Então, um dos diretores da companhia, Tanah Corrêa, que faleceu no ano passado, lembrou que naquele momento a família do Nelson ainda estava com uma preocupação grande de envelopar a obra teatral, para que não se mexesse. Foi quando o Abujamra propôs irmos além do teatro. Eu mergulhei nas biografias do Nelson e descobri que havia um conjunto de obras inéditas. Nos enfurnamos na Biblioteca Nacional e localizamos a primeira leva de romances. Nós entregamos Núpcias de Fogo para o Ruy Castro, que ainda era o editor da obra do Nelson. Depois eu, já como o editor, publiquei A Mentira, primeiro romance que ele assinou com seu nome. Localizamos as colunas, o romance e as cartas que ele assinou como Myrna e o último romance como Suzana Flag.
O que você concluiu dessa pesquisa na obra inédita de Nelson?

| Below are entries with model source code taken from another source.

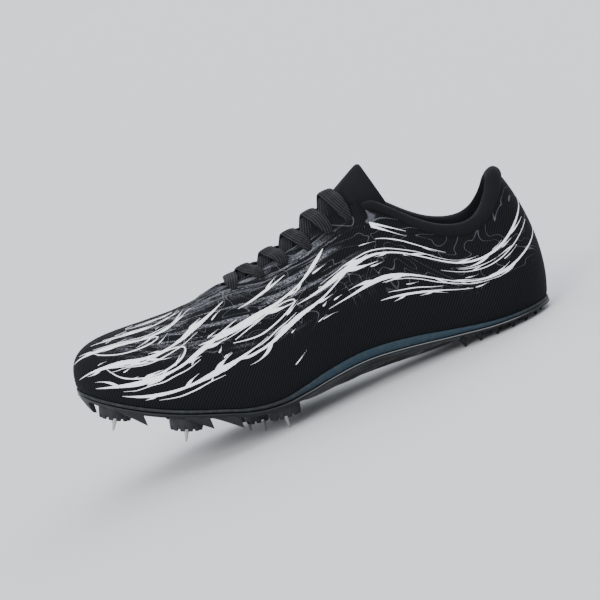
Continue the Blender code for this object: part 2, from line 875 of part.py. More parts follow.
def turned(bm, profile, segments, place, axis, wave=None):
    """Turns a profile of (radius, height) pairs round an axis; wave lifts chosen rings."""
    turn = axis.to_track_quat("Z", "Y").to_matrix()
    rings = []
    for k, (radius, height) in enumerate(profile):
        if radius == 0:
            rings.append([bm.verts.new(place + turn @ Vector((0, 0, height)))])
            continue
        ring = []
        for i in range(segments):
            angle = 2 * math.pi * i / segments
            lift = wave[k] * (i % 2) if wave else 0.0
            spot = Vector((radius * math.cos(angle), radius * math.sin(angle), height + lift))
            ring.append(bm.verts.new(place + turn @ spot))
        rings.append(ring)
    for low, high in zip(rings, rings[1:]):
        for i in range(segments):
            m = (i + 1) % segments
            if len(low) == 1:
                bm.faces.new((low[0], high[m], high[i]))
            elif len(high) == 1:
                bm.faces.new((low[i], low[m], high[0]))
            else:
                bm.faces.new((low[i], low[m], high[m], high[i]))


def pocket_cutters(root):
    bm = bmesh.new()
    for place, axis, _ in well_frames():
        turn = axis.to_track_quat("Z", "Y").to_matrix().to_4x4()
        middle = place + axis * (well_height - well_seat) / 2
        bmesh.ops.create_cone(
            bm, cap_ends=True, segments=16, radius1=well_radius + gap * 2,
            radius2=well_radius + gap * 2, depth=well_height + well_seat,
            matrix=Matrix.Translation(middle) @ turn)
    return new_cutter("well_pocket_cutter", bm, root)


def build_wells(root, material):
    """Round wells with a toothed rim, each seated in its pocket."""
    for number, (place, axis, _) in enumerate(well_frames(), 1):
        bm = bmesh.new()
        seat = gap - well_seat
        bore = thread_radius + gap
        profile = (
            (0.0, seat),
            (well_radius, seat),
            (well_radius * well_taper, well_height - well_tooth_height),
            (well_radius * well_rim, well_height - well_tooth_height),
            (bore, well_height - well_dish),
            (bore, well_height - bore_depth),
            (0.0, well_height - bore_depth),
        )
        wave = [0, 0, well_tooth_height, 0, 0, 0, 0]
        turned(bm, profile, well_teeth * 2, place, axis, wave)
        bmesh.ops.recalc_face_normals(bm, faces=bm.faces)
        mesh = bpy.data.meshes.new("spike_well_%d" % number)
        bm.to_mesh(mesh)
        bm.free()
        smooth(mesh, 30.0)
        new_object("spike_well_%d" % number, mesh, material, root)


def build_spikes(root, material):
    """Screwed pins, each with a small flat at its tip."""
    for number, (place, axis, stands) in enumerate(well_frames(), 1):
        bm = bmesh.new()
        face = well_height - well_dish + gap
        tip = well_height + pin_height
        profile = (
            (0.0, face - thread_length),
            (thread_radius, face - thread_length),
            (thread_radius, face),
            (washer_radius, face),
            (washer_radius, face + washer_height),
            (pin_radius, face + washer_height),
            (pin_radius * pin_waist, (face + washer_height + tip) / 2),
            (pin_tip_radius, tip),
            (0.0, tip),
        )
        turned(bm, profile, 8, place, axis)
        bmesh.ops.recalc_face_normals(bm, faces=bm.faces)
        if stands:
            settle_tip(bm)
        mesh = bpy.data.meshes.new("spike_%d" % number)
        bm.to_mesh(mesh)
        bm.free()
        smooth(mesh, 30.0)
        new_object("spike_%d" % number, mesh, material, root)


def settle_tip(bm):
    """Turns the tip's flat into the ground plane."""
    for vert in bm.verts:
        if vert.co.z < pin_tip_radius:
            vert.co.z = 0.0


def tongue_outer(share):
    """Outer points of the tongue across one station, from the lateral edge to the medial."""
    base = max(share, tongue_split_share)
    under = upper_wall + gap * 2
    dip = tongue_dip if base < throat_front_share - throat_nose / shoe_length else under
    points = []
    for side in (-1, 1):
        ray = middle_ray(base, side)
        end = min(ray_end(ray), tongue_reach)
        half = []
        for k in range(tongue_side_points):
            along = k / (tongue_side_points - 1)
            place, _, normal = ray_frame(ray, tongue_root + (end - tongue_root) * along)
            half.append((place - normal * under, normal))
        place, _, normal = ray_frame(ray, (end + 1) / 2)
        half.append((place - normal * dip, normal))
        points.append(half)
    crown = ray_frame(middle_ray(base, -1), 1.0)[0]
    middle = [(crown - Vector((0, 0, dip)), Vector((0, 0, 1)))]
    return freed(share, points[0] + middle + points[1][::-1])


def freed(share, line):
    """Eases a station's points from the last to the arc of the tongue's free end."""
    gone = max(0.0, tongue_split_share - share) / (tongue_split_share - tongue_tip_share)
    turn = math.radians(tongue_tip_turn)
    crown = instep_height * ridge("rise", share) - tongue_dip
    half = (len(line) - 1) / 2
    moved = []
    for k, (place, normal) in enumerate(line):
        angle = turn * (k - half) / half
        fall = (1 - math.cos(angle)) / (1 - math.cos(turn))
        arc = Vector((0, tongue_tip_half * math.sin(angle) / math.sin(turn), crown))
        arc.z -= tongue_tip_drop * fall
        arc.x = -share * shoe_length + tongue_sweep * fall * gone
        outward = Vector((0, math.sin(angle), math.cos(angle)))
        eased = 1 - (1 - gone) ** tongue_ease
        moved.append((place.lerp(arc, eased), normal.lerp(outward, eased).normalized()))
    return moved


def build_tongue(root, material):
    """Padded tongue: lies under the facings, then stands free in front of the collar."""
    sections = []
    for k in range(tongue_stations + 1):
        share = tongue_tip_share + (tongue_front_share - tongue_tip_share) * k / tongue_stations
        outer = tongue_outer(share)
        last = len(outer) - 1
        inner = []
        for i, (place, normal) in enumerate(outer):
            deep = tongue_edge + (tongue_thickness - tongue_edge) * math.sin(math.pi * i / last)
            inner.append(place - normal * deep)
        sections.append([place for place, normal in outer] + inner[::-1])
    return sweep("tongue", sections, root, material)


def last_point(share, y):
    """Point and normal on the last's full arch at a place across it."""
    side = -1 if y < 0 else 1
    ray = middle_ray(share, side)
    place, _, normal = ray_frame(ray, crossing(ray_controls(ray), abs(y)))
    return place, normal


def hole_place(share, side):
    return ray_at_depth(middle_ray(share, side), hole_inset)[0]


def lace_strip(bm, start, end, layer):
    """Flat strip over the throat from the hole at start to the hole at end."""
    from_hole = hole_place(*start)
    to_hole = hole_place(*end)
    centres = []
    for k in range(strip_steps + 1):
        t = k / strip_steps
        share = start[0] + (end[0] - start[0]) * t
        y = from_hole.y + (to_hole.y - from_hole.y) * t
        place, normal = last_point(share, y)
        lift = facing_step + lace_clear + lace_thickness / 2 + lace_layer * layer
        lift += lace_lift * math.sin(math.pi * t)
        centres.append((place + normal * lift, normal))
    rings = []
    for k, (place, normal) in enumerate(centres):
        ahead = centres[min(k + 1, strip_steps)][0] - centres[max(k - 1, 0)][0]
        across = ahead.cross(normal).normalized() * lace_width / 2
        thick = normal * lace_thickness / 2
        corners = (place - across - thick, place + across - thick,
                   place + across + thick, place - across + thick)
        rings.append([bm.verts.new(c) for c in corners])
    for low, high in zip(rings, rings[1:]):
        for i in range(4):
            m = (i + 1) % 4
            bm.faces.new((low[i], low[m], high[m], high[i]))
    bm.faces.new(rings[0][::-1])
    bm.faces.new(rings[-1])


def build_laces(root, material):
    """A bar across the lowest holes and the crossings above it, joined where they meet."""
    steps = list(zip(hole_shares, hole_shares[1:]))
    layers = [bmesh.new(), bmesh.new(), bmesh.new()]
    for front, back in steps:
        lace_strip(layers[0], (front, -1), (back, 1), 0)
        lace_strip(layers[1], (front, 1), (back, -1), 2)
    lace_strip(layers[2], (hole_shares[0], -1), (hole_shares[0], 1), 1)
    for bm in layers:
        bmesh.ops.recalc_face_normals(bm, faces=bm.faces)
    mesh = bpy.data.meshes.new("laces")
    layers[0].to_mesh(mesh)
    layers[0].free()
    obj = new_object("laces", mesh, material, root)
    combine(obj, new_cutter("lace_returns", layers[1], root), "UNION")
    combine(obj, new_cutter("lace_bar", layers[2], root), "UNION")


def stand_on_origin(root):
    """Moves the whole shoe so that the middle of its box's base is the origin."""
    bpy.context.view_layer.update()
    graph = bpy.context.evaluated_depsgraph_get()
    corners = []
    for obj in bpy.data.objects:
        if obj.type == "MESH" and not obj.hide_render:
            solid = obj.evaluated_get(graph)
            corners += [solid.matrix_world @ vert.co for vert in solid.data.vertices]
    for axis in (0, 1):
        values = [corner[axis] for corner in corners]
        root.location[axis] = -(min(values) + max(values)) / 2


def build():
    for obj in list(bpy.data.objects):
        bpy.data.objects.remove(obj)
    root = bpy.data.objects.new("shoe", None)
    bpy.context.scene.collection.objects.link(root)
    textile = make_material("upper_textile", (0.010, 0.011, 0.013), 0.75, 0.0)
    padding = make_material("collar_textile", (0.009, 0.010, 0.011), 0.85, 0.0)
    knit = make_material("tongue_textile", (0.011, 0.012, 0.013), 0.85, 0.0)
    braid = make_material("lace_braid", (0.022, 0.024, 0.028), 0.80, 0.0)
    foam = make_material("midsole_foam", (0.040, 0.046, 0.050), 0.55, 0.0)
    sock = make_material("insole_textile", (0.030, 0.031, 0.033), 0.90, 0.0)
    plate = make_material("plate_plastic", (0.016, 0.017, 0.018), 0.18, 0.0)
    rubber = make_material("well_plastic", (0.020, 0.022, 0.024), 0.55, 0.0)
    steel = make_material("spike_steel", (0.70, 0.69, 0.67), 0.22, 1.0)
    build_plate(root, plate)
    build_sole_layer("midsole", midsole_top, midsole_bottom, midsole_swell, 0.0, root, foam)
    build_sole_layer("insole", insole_top, insole_bottom, 0.0, insole_inset, root, sock)
    build_upper(root, textile)
    build_collar(root, padding)
    build_tongue(root, knit)
    build_laces(root, braid)
    build_wells(root, rubber)
    build_spikes(root, steel)
    stand_on_origin(root)


build()
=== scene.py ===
# Looks of the left track spike shoe. Metres, +Z up, toe towards -X, lateral side -Y.
import math
import random

import bmesh
import bpy
from mathutils import Matrix, Vector, noise


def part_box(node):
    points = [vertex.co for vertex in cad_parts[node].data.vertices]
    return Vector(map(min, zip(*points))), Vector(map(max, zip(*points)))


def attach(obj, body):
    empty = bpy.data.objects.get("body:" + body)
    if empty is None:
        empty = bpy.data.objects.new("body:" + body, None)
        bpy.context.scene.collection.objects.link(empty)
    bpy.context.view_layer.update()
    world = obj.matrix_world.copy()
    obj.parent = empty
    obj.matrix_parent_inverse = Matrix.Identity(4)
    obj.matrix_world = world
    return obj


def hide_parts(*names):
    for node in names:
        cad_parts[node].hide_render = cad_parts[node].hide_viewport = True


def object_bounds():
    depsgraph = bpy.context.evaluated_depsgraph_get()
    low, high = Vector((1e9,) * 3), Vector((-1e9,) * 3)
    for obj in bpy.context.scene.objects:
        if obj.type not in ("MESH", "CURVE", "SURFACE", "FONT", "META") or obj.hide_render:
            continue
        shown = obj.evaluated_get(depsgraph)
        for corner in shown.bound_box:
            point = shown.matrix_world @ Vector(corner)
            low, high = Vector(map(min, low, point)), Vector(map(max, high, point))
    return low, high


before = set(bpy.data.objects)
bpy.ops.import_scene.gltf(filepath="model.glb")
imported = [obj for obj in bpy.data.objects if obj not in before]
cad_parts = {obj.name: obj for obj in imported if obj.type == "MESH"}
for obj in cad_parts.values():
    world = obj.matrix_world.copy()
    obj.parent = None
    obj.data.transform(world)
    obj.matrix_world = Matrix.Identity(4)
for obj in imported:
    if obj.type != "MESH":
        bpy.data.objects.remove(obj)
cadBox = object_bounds()
mm = 0.001

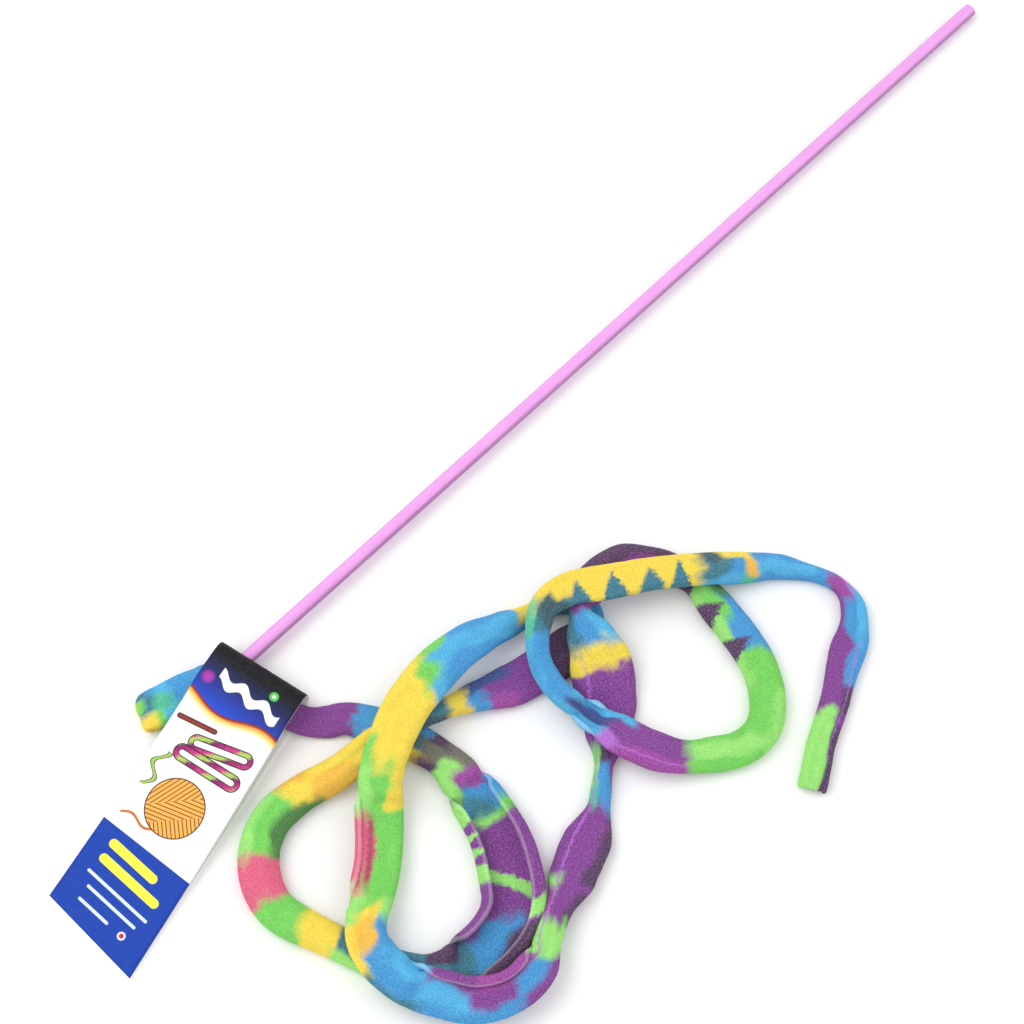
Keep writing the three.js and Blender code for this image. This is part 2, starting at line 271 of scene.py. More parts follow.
class Field:
    """One socket of a material's node tree, with the sums that patterns are written in."""

    def __init__(self, sheet, socket):
        self.sheet = sheet
        self.socket = socket

    def _math(self, operation, *values):
        return self.sheet.node("ShaderNodeMath", {"operation": operation}, values)

    def __add__(self, other):
        return self._math("ADD", self, other)

    def __radd__(self, other):
        return self._math("ADD", other, self)

    def __sub__(self, other):
        return self._math("SUBTRACT", self, other)

    def __rsub__(self, other):
        return self._math("SUBTRACT", other, self)

    def __mul__(self, other):
        return self._math("MULTIPLY", self, other)

    def __rmul__(self, other):
        return self._math("MULTIPLY", other, self)

    def __truediv__(self, other):
        return self._math("DIVIDE", self, other)

    def abs(self):
        return self._math("ABSOLUTE", self)

    def max(self, other):
        return self._math("MAXIMUM", self, other)

    def min(self, other):
        return self._math("MINIMUM", self, other)

    def sin(self):
        return self._math("SINE", self)

    def sqrt(self):
        return self._math("SQRT", self)

    def repeat(self):
        return self._math("FRACT", self)

    def above(self, edge, soft):
        """0 below the edge, 1 above it, with a soft step."""
        settings = {"interpolation_type": "SMOOTHSTEP", "clamp": True}
        return self.sheet.node("ShaderNodeMapRange", settings, (self, edge - soft, edge + soft, 0.0, 1.0))

    def below(self, edge, soft):
        return 1.0 - self.above(edge, soft)


class Sheet:
    """A material's node tree."""

    def __init__(self, name):
        self.material = bpy.data.materials.new(name)
        self.material.use_nodes = True
        self.tree = self.material.node_tree
        self.tree.nodes.clear()

    def node(self, kind, settings=None, values=(), output=0):
        made = self.tree.nodes.new(kind)
        for key, value in (settings or {}).items():
            if key == "stops":
                set_stops(made.color_ramp, value)
            else:
                setattr(made, key, value)
        pairs = values.items() if isinstance(values, dict) else enumerate(values)
        for key, value in pairs:
            if isinstance(value, Field):
                self.tree.links.new(value.socket, made.inputs[key])
            elif value is not None:
                made.inputs[key].default_value = value
        return Field(self, made.outputs[output])

    def mix(self, factor, first, second):
        settings = {"data_type": "RGBA", "clamp_factor": True}
        return self.node("ShaderNodeMix", settings, {0: factor, 6: first, 7: second}, output=2)

    def noise(self, vector, scale, detail=2.0, rough=0.5):
        values = {"Vector": vector, "Scale": scale, "Detail": detail, "Roughness": rough}
        return self.node("ShaderNodeTexNoise", {}, values)

    def map(self, name):
        """The two numbers of a UV map, as fields."""
        return self.split(self.node("ShaderNodeUVMap", {"uv_map": name}))[:2]

    def split(self, vector):
        first = self.node("ShaderNodeSeparateXYZ", {}, (vector,))
        return [Field(self, part) for part in first.socket.node.outputs]

    def vector(self, x, y, z=0.0):
        return self.node("ShaderNodeCombineXYZ", {}, (x, y, z))

    def place(self):
        """Object coordinates, in metres."""
        return self.node("ShaderNodeTexCoord", {}, (), output=3)

    def bump(self, height, strength, distance):
        values = {"Strength": strength, "Distance": distance, "Height": height}
        return self.node("ShaderNodeBump", {}, values)

    def finish(self, constants, fields):
        """The finished material: constants on the shader's own sockets, fields linked to the others."""
        shader = self.tree.nodes.new("ShaderNodeBsdfPrincipled")
        for key, value in constants.items():
            shader.inputs[key].default_value = value
        for key, field in fields.items():
            self.tree.links.new(field.socket, shader.inputs[key])
        output = self.tree.nodes.new("ShaderNodeOutputMaterial")
        self.tree.links.new(shader.outputs[0], output.inputs[0])
        return self.material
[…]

Eu proponho uma classificação da obra dele diferente, mas não antagônica à do Sabato Magaldi. Não se conhecia todo esse material nem se percebia o quanto a cronologia influiu na obra do Nelson. Cada vez que ele mudava de local de trabalho havia uma divisão estilística na obra. Além disso, quando se promove o cruzamento entre o romance e as peças, percebe-se que todos estão ligados. Tudo o que nós vemos na peça A Valsa, aquele ambiente familiar melífluo, está no romance O Homem Proibido. Da mesma forma o romance A Mentira e a peça Viúva, Porém Honesta. Eu vejo três trilogias claras na obra teatral do Nelson. Primeiro a “tragédia brasileira”: Álbum de Família, O Anjo Negro e A Senhora dos Afogados. Depois a “trilogia do jornal”, na qual as redações têm uma grande importância: Boca de Ouro, O Beijo no Asfalto e Bonitinha, Mas Ordinária. E a “trilogia mundana”: Os Sete Gatinhos, Perdoa-me Por Me Traíres e Viúva, Porém Honesta. Aliás, há um deslize na interpretação do Sábato. Ele diz que Nelson inventou seu mundo. Não. Álbum de Família fala de Casa Grande e Senzala, dos porões da família colonial. O mundo dele é o Brasil.